• _Records shown_
######

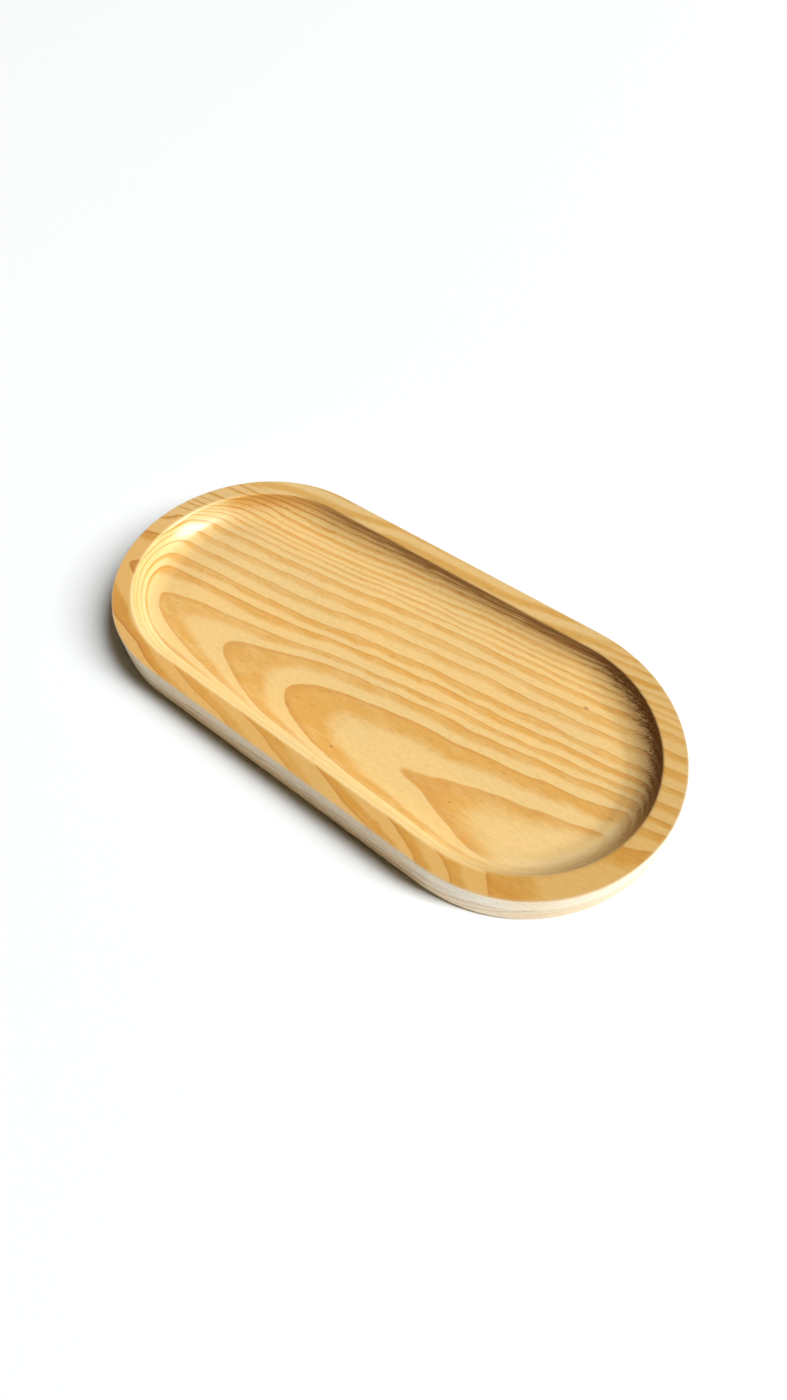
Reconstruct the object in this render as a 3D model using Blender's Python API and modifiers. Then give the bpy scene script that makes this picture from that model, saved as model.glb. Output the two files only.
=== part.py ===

######

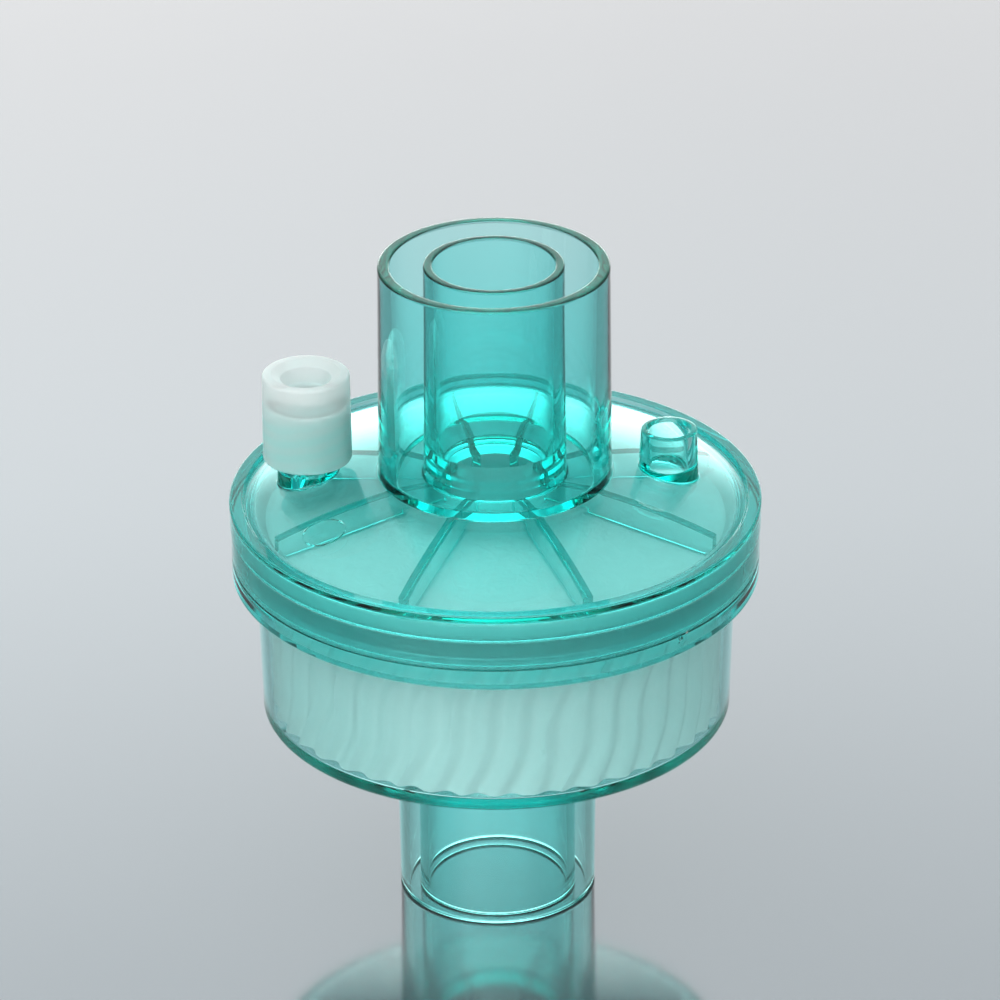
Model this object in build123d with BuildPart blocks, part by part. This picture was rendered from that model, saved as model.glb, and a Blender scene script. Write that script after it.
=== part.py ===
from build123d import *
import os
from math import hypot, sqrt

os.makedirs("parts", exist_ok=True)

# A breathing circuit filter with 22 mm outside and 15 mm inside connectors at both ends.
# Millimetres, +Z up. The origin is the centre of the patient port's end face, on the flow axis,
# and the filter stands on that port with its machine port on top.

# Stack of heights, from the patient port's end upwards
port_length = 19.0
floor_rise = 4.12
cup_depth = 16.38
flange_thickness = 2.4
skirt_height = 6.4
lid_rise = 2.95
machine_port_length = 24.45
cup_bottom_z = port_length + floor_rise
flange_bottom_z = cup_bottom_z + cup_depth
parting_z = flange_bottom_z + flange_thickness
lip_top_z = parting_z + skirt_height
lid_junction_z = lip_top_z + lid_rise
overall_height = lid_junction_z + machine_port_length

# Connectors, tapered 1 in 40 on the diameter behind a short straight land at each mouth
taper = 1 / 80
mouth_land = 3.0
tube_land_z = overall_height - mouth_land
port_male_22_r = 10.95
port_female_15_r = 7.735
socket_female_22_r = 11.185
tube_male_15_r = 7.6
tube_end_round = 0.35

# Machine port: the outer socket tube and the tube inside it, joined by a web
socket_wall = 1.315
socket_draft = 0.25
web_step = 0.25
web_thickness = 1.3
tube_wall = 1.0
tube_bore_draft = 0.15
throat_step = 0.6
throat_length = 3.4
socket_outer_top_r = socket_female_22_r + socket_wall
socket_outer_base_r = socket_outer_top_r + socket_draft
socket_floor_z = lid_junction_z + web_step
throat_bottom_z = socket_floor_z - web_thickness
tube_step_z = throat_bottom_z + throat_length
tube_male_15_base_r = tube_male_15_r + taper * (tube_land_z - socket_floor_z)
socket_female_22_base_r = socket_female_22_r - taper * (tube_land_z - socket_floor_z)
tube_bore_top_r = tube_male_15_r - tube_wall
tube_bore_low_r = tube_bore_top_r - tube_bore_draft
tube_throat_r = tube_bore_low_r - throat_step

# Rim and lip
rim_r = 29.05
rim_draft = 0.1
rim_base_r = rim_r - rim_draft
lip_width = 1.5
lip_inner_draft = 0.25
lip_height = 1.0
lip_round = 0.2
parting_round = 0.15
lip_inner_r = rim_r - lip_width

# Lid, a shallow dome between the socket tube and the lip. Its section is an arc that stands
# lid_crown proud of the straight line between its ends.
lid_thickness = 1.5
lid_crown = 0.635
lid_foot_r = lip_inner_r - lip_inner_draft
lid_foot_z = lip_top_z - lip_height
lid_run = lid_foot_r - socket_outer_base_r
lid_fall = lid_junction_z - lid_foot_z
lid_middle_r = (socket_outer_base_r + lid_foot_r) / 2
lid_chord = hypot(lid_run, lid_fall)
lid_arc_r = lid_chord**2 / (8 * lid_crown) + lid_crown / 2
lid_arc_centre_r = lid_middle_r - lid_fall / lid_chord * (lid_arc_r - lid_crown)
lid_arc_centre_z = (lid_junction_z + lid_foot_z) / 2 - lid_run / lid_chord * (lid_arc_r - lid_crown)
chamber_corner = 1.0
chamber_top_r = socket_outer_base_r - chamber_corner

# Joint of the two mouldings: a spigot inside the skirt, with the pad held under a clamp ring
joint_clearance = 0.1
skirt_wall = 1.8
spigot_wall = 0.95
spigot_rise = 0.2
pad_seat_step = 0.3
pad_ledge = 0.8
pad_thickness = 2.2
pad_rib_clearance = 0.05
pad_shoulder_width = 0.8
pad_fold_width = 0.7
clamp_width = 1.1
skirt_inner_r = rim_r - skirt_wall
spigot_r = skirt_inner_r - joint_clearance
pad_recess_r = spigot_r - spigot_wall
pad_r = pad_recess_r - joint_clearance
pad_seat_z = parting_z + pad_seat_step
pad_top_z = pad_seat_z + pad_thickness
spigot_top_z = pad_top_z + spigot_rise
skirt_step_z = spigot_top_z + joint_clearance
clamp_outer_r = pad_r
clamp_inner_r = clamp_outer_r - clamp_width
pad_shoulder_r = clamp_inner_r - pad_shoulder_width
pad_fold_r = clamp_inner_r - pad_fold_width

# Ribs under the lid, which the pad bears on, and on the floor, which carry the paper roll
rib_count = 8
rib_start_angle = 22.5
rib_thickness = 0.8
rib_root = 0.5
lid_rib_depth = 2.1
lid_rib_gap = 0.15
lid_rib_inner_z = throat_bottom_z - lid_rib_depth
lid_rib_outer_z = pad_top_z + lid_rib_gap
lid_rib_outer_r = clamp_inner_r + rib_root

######

• _Written instruction_
In the listing above, find the line containing "Model this object" and the line containing "tube_throat_r = tube_bore_low_r - throat_step", then quote both, plus every line between them, exactly as written.

• _Full response_
Model this object in build123d with BuildPart blocks, part by part. This picture was rendered from that model, saved as model.glb, and a Blender scene script. Write that script after it.
=== part.py ===
from build123d import *
import os
from math import hypot, sqrt

os.makedirs("parts", exist_ok=True)

# A breathing circuit filter with 22 mm outside and 15 mm inside connectors at both ends.
# Millimetres, +Z up. The origin is the centre of the patient port's end face, on the flow axis,
# and the filter stands on that port with its machine port on top.

# Stack of heights, from the patient port's end upwards
port_length = 19.0
floor_rise = 4.12
cup_depth = 16.38
flange_thickness = 2.4
skirt_height = 6.4
lid_rise = 2.95
machine_port_length = 24.45
cup_bottom_z = port_length + floor_rise
flange_bottom_z = cup_bottom_z + cup_depth
parting_z = flange_bottom_z + flange_thickness
lip_top_z = parting_z + skirt_height
lid_junction_z = lip_top_z + lid_rise
overall_height = lid_junction_z + machine_port_length

# Connectors, tapered 1 in 40 on the diameter behind a short straight land at each mouth
taper = 1 / 80
mouth_land = 3.0
tube_land_z = overall_height - mouth_land
port_male_22_r = 10.95
port_female_15_r = 7.735
socket_female_22_r = 11.185
tube_male_15_r = 7.6
tube_end_round = 0.35

# Machine port: the outer socket tube and the tube inside it, joined by a web
socket_wall = 1.315
socket_draft = 0.25
web_step = 0.25
web_thickness = 1.3
tube_wall = 1.0
tube_bore_draft = 0.15
throat_step = 0.6
throat_length = 3.4
socket_outer_top_r = socket_female_22_r + socket_wall
socket_outer_base_r = socket_outer_top_r + socket_draft
socket_floor_z = lid_junction_z + web_step
throat_bottom_z = socket_floor_z - web_thickness
tube_step_z = throat_bottom_z + throat_length
tube_male_15_base_r = tube_male_15_r + taper * (tube_land_z - socket_floor_z)
socket_female_22_base_r = socket_female_22_r - taper * (tube_land_z - socket_floor_z)
tube_bore_top_r = tube_male_15_r - tube_wall
tube_bore_low_r = tube_bore_top_r - tube_bore_draft
tube_throat_r = tube_bore_low_r - throat_step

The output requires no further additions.